Requirement
Quote only the part that opens with the line containing "const rope = new THREE.Group();" and closes with the line containing "obj.parent = empty". Keep both of those lines.

Excerpted data
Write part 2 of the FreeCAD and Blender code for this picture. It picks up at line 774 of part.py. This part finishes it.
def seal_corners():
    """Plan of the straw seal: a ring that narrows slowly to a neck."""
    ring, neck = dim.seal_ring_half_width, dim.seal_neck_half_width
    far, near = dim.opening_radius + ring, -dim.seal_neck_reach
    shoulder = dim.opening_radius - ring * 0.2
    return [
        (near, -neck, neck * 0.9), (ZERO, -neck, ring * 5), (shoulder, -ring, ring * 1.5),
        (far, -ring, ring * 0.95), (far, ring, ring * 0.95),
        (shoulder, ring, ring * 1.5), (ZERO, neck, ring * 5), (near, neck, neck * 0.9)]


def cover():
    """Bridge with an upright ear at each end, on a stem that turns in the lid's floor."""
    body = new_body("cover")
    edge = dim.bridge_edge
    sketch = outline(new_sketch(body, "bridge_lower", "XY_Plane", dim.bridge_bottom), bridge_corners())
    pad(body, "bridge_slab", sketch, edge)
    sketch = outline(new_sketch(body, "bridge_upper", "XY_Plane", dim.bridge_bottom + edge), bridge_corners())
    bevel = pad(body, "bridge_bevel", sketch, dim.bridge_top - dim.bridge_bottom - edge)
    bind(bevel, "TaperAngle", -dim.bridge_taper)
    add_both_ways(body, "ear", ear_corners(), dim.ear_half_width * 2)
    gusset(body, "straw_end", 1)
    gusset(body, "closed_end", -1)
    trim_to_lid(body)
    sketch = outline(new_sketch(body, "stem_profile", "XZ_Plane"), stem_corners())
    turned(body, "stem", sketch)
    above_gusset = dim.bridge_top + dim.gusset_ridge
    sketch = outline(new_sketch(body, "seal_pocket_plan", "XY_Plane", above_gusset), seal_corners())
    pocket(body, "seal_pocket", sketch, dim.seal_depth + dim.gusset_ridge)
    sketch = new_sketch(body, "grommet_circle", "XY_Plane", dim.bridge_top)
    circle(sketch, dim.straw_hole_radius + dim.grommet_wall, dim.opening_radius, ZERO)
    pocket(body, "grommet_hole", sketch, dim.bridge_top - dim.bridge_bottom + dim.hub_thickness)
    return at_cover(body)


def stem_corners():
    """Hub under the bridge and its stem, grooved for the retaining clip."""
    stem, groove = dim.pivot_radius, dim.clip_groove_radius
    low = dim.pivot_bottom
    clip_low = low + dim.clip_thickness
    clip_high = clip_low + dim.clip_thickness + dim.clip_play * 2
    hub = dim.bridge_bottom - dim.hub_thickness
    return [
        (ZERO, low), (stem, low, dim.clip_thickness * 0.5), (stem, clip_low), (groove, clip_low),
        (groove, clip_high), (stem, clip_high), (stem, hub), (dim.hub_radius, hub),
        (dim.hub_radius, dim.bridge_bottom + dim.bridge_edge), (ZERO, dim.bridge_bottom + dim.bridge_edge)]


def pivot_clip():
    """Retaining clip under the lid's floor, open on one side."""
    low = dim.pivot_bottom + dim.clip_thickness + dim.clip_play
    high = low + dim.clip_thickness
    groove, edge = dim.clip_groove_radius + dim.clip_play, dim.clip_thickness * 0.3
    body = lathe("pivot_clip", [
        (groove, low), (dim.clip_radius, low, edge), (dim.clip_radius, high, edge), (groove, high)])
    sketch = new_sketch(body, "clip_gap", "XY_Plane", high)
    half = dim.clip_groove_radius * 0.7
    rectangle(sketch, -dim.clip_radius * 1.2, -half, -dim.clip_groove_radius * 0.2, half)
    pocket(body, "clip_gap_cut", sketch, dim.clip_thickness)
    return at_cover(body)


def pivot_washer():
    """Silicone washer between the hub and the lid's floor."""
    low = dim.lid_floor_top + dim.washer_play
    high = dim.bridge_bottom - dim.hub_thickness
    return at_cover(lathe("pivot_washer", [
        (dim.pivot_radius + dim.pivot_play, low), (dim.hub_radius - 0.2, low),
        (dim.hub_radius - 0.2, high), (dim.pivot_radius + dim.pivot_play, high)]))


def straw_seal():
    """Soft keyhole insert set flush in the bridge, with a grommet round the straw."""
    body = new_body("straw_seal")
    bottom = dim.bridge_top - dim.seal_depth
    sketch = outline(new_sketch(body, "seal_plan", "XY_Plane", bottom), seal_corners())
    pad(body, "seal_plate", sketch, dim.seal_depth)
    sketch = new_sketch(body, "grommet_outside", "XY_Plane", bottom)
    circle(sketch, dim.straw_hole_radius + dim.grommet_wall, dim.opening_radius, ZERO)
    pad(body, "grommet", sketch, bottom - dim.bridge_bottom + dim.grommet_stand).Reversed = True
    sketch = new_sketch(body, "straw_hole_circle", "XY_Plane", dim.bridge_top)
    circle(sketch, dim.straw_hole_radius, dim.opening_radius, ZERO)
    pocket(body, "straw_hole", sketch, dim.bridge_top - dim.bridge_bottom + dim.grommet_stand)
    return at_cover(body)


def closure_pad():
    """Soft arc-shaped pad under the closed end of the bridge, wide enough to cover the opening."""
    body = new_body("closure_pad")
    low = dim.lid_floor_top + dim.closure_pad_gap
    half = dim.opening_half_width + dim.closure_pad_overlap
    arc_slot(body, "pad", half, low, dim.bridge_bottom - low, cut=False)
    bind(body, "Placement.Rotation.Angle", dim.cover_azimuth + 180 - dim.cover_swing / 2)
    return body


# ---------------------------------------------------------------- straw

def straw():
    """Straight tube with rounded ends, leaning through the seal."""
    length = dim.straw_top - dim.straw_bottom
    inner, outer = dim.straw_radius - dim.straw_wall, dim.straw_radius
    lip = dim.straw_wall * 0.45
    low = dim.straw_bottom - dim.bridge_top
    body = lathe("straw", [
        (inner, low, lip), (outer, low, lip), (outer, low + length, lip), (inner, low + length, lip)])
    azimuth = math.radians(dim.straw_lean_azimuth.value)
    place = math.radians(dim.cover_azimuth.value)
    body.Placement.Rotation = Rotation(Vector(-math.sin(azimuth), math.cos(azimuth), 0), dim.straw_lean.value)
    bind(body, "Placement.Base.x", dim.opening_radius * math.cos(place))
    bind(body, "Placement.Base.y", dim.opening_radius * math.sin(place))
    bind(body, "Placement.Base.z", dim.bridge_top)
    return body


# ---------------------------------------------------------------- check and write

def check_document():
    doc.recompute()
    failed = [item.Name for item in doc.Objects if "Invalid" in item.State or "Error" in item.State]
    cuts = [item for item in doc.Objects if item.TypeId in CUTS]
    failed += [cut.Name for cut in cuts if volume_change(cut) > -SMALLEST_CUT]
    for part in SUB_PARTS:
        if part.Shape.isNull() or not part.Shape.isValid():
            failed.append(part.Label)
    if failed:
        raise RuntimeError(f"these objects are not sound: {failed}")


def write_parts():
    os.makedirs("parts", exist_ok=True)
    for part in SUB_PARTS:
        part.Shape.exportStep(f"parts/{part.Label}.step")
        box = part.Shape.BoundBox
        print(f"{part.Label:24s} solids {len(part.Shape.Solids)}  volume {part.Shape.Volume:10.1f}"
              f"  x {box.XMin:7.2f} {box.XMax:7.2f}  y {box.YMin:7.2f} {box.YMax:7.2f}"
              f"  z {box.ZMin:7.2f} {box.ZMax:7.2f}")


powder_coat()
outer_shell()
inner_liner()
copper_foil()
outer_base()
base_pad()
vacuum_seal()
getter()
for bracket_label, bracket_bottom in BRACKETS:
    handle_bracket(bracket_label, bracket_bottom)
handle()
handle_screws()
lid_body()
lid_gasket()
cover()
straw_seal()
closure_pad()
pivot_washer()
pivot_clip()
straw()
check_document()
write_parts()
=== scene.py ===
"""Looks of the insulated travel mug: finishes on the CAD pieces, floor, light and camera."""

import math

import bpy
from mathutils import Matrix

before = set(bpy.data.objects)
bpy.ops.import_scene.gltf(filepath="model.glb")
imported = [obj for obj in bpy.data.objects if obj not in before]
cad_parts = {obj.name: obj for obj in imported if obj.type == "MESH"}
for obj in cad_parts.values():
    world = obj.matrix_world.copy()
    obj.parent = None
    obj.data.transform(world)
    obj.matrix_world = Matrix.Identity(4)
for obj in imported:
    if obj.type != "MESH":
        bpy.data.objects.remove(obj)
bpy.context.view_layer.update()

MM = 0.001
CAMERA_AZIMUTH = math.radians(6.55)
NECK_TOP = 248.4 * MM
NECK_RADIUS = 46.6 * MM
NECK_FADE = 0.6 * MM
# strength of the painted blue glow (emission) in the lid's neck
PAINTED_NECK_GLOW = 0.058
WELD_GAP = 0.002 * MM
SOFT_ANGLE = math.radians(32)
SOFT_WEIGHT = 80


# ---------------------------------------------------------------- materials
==
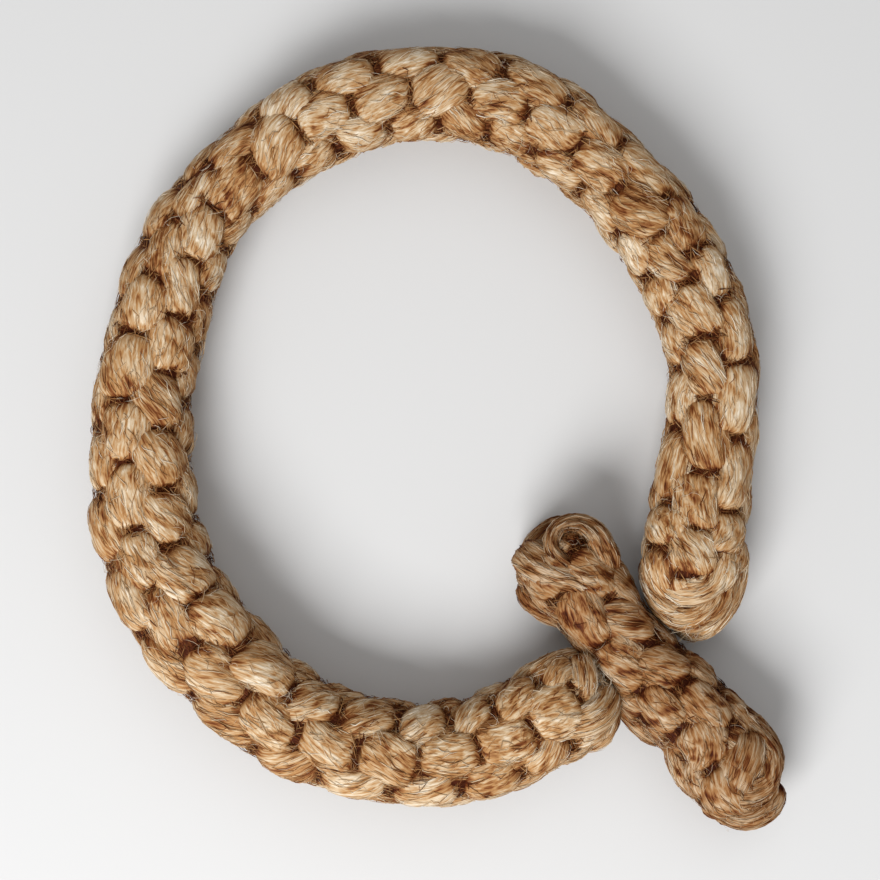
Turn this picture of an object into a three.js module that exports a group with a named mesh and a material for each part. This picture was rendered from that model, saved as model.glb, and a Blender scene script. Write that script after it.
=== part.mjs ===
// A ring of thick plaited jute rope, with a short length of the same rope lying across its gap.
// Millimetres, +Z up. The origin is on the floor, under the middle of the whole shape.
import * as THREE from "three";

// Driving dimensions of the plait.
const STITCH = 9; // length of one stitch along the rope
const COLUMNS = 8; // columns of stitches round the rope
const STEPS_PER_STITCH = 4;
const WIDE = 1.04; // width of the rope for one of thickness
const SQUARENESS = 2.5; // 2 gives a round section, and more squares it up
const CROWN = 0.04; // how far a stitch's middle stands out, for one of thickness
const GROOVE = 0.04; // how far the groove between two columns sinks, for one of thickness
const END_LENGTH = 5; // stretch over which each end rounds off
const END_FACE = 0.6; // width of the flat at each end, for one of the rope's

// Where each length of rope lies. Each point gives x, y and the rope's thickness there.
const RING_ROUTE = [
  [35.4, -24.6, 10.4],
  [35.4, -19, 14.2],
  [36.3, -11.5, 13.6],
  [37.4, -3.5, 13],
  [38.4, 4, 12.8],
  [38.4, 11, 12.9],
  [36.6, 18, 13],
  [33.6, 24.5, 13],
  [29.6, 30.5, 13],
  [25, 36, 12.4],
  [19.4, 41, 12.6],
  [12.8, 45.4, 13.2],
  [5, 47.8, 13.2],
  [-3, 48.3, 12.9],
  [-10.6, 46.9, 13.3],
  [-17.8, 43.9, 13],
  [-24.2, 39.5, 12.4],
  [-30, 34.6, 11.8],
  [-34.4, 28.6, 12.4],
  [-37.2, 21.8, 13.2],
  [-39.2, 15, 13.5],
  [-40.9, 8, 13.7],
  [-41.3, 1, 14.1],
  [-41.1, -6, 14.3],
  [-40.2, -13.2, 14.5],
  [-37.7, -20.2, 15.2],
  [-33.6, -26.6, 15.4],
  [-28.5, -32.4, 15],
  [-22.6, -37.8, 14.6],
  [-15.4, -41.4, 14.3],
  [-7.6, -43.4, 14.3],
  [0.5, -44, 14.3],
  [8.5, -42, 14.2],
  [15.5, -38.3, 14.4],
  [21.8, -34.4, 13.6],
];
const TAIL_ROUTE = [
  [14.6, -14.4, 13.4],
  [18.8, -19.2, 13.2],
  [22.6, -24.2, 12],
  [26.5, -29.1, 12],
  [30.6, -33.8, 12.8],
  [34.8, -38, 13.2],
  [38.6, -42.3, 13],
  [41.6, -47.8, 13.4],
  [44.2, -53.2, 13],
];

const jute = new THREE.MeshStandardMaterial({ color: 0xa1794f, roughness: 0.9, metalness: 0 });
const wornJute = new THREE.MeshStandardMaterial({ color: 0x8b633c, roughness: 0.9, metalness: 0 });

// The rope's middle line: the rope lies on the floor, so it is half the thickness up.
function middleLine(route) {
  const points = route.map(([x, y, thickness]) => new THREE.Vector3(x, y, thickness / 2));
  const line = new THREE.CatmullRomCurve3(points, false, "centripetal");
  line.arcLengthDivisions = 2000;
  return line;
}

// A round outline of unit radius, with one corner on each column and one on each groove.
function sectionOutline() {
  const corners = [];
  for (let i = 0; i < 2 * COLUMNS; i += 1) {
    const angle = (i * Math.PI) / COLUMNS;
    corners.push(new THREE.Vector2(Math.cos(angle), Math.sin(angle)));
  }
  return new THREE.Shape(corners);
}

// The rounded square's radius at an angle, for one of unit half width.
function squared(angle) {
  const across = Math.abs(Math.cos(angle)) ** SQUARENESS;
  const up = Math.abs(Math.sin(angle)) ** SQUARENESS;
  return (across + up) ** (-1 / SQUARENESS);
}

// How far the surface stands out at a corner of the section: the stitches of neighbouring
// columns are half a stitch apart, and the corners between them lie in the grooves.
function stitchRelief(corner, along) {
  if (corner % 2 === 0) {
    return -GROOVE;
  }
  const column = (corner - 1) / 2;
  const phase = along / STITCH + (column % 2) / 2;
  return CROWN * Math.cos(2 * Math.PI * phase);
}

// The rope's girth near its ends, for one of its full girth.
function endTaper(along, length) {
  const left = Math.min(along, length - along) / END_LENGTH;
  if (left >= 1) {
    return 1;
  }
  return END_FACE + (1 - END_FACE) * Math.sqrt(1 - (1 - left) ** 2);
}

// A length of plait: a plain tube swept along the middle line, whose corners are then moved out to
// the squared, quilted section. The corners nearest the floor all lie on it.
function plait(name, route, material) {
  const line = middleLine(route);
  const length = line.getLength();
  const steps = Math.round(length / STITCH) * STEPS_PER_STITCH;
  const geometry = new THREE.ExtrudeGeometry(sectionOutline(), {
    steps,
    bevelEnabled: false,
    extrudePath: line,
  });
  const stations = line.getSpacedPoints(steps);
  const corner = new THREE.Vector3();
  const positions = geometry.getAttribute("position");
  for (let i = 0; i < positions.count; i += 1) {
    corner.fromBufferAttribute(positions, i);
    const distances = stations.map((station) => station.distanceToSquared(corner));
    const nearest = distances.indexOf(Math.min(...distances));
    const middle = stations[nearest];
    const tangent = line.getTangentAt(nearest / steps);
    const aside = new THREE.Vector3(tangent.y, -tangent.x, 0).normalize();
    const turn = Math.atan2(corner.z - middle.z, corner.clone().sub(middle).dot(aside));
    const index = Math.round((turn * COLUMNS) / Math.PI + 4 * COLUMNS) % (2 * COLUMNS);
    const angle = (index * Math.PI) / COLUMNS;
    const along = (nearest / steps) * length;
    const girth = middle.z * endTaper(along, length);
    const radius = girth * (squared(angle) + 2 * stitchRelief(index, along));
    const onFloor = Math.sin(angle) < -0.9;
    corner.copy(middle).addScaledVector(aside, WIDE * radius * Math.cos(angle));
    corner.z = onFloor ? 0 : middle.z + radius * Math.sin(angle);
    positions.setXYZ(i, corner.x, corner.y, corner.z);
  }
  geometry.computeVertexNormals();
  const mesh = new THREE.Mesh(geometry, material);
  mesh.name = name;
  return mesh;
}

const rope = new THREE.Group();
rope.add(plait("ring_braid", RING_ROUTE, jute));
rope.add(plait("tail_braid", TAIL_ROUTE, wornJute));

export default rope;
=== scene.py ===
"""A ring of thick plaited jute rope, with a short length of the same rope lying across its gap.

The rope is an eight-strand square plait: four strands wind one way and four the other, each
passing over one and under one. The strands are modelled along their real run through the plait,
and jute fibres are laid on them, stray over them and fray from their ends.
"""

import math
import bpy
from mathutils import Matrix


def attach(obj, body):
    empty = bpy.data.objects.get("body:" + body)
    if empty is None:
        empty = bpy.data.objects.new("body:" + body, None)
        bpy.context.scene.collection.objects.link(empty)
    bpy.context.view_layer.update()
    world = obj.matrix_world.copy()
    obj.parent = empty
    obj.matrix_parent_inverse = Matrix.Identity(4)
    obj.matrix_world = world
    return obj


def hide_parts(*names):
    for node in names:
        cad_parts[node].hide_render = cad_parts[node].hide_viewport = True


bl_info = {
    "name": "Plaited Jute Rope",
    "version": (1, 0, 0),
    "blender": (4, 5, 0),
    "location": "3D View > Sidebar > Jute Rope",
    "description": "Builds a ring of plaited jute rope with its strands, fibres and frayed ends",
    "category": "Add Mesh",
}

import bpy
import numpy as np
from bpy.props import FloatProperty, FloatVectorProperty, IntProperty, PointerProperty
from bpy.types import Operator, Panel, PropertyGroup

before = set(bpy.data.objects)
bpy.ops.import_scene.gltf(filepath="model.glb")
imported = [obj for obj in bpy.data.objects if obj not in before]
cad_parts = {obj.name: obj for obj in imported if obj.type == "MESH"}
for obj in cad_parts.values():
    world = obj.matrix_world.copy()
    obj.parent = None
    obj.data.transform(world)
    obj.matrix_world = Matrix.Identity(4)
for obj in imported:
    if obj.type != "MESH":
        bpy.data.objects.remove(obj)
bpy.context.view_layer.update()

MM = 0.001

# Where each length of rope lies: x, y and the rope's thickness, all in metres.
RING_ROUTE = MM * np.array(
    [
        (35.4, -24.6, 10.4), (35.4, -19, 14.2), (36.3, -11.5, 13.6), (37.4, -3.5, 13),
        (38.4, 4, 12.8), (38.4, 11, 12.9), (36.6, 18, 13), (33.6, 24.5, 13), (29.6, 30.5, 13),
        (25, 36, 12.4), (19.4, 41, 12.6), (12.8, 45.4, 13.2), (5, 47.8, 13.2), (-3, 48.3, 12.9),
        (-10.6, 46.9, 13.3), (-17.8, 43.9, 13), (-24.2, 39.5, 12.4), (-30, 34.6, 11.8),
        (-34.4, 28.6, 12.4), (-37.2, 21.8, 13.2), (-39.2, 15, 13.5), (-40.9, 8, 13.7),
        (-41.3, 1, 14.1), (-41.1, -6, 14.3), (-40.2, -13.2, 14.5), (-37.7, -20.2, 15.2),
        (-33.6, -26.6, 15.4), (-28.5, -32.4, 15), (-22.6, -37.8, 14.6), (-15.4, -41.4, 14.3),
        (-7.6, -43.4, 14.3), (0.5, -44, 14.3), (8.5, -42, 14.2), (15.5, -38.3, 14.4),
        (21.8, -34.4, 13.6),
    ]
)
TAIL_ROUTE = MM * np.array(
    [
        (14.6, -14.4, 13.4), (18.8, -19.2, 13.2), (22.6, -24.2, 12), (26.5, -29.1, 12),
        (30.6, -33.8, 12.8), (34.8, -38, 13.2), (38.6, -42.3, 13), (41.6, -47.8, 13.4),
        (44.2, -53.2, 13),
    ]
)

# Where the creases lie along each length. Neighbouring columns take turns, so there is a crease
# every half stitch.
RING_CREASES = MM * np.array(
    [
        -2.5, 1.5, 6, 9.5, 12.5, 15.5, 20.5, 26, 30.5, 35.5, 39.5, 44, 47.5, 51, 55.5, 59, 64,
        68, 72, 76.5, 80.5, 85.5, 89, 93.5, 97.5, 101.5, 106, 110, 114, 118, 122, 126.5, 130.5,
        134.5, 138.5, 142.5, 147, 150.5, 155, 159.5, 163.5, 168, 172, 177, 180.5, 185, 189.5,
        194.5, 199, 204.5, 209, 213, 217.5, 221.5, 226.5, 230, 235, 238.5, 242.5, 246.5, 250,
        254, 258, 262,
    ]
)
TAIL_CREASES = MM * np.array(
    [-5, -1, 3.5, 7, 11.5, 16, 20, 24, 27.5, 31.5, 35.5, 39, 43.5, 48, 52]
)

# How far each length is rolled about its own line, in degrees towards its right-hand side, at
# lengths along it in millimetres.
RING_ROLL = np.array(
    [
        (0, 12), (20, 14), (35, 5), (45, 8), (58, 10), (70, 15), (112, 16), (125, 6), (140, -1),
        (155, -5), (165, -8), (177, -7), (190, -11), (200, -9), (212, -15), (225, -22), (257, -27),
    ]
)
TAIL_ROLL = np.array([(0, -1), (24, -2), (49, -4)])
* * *
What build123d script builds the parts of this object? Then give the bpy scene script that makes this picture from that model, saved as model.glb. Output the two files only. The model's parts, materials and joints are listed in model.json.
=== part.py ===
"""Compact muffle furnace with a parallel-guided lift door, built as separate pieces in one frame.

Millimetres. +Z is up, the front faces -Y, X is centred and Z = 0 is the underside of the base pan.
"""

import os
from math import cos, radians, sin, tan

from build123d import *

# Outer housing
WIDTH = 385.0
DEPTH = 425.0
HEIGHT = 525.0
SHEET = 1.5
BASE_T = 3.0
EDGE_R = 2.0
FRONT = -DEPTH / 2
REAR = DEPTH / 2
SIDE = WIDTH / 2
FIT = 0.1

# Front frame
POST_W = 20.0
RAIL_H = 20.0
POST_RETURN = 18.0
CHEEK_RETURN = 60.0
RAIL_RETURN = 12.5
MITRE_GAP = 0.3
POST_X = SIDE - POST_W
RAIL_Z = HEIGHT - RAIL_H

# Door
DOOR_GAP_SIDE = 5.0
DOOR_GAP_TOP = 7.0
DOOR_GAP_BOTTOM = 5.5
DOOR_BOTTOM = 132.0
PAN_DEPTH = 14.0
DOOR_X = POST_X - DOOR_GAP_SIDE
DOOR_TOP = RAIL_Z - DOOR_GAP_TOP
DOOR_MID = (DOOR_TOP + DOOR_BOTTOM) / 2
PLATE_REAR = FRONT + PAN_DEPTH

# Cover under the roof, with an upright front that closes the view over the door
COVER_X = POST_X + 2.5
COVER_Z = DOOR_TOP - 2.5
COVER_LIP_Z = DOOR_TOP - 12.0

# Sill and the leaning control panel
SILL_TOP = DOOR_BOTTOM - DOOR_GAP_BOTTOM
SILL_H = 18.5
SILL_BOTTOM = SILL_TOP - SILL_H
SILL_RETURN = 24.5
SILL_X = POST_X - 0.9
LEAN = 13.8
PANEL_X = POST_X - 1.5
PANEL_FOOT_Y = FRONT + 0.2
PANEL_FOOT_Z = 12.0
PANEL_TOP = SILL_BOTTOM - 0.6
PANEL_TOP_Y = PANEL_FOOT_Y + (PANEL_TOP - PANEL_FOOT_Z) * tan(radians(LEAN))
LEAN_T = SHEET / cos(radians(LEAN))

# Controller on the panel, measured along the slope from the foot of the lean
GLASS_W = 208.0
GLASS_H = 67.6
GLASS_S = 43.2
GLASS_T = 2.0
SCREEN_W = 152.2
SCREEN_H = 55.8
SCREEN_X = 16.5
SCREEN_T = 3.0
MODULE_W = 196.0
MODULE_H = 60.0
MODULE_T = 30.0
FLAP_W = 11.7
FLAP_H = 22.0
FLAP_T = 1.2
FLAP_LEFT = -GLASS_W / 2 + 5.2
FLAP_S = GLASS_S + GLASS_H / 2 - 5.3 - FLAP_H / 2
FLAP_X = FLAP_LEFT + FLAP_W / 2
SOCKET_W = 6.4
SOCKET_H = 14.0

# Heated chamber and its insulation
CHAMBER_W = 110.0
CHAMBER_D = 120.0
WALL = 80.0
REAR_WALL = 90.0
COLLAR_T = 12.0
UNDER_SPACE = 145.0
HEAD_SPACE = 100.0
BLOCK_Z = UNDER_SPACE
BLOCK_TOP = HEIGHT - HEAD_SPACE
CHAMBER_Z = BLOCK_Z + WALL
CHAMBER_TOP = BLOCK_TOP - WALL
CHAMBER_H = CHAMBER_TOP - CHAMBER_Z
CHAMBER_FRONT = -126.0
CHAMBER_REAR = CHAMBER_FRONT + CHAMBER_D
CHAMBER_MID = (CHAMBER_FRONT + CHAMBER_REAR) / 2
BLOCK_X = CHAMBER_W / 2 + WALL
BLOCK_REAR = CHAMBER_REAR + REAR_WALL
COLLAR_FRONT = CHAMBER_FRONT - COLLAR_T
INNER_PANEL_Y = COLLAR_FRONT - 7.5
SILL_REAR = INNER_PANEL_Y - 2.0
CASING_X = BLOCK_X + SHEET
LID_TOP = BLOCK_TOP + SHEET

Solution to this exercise
const rope = new THREE.Group();
rope.add(plait("ring_braid", RING_ROUTE, jute));
rope.add(plait("tail_braid", TAIL_ROUTE, wornJute));

export default rope;
=== scene.py ===
"""A ring of thick plaited jute rope, with a short length of the same rope lying across its gap.

The rope is an eight-strand square plait: four strands wind one way and four the other, each
passing over one and under one. The strands are modelled along their real run through the plait,
and jute fibres are laid on them, stray over them and fray from their ends.
"""

import math
import bpy
from mathutils import Matrix


def attach(obj, body):
    empty = bpy.data.objects.get("body:" + body)
    if empty is None:
        empty = bpy.data.objects.new("body:" + body, None)
        bpy.context.scene.collection.objects.link(empty)
    bpy.context.view_layer.update()
    world = obj.matrix_world.copy()
    obj.parent = empty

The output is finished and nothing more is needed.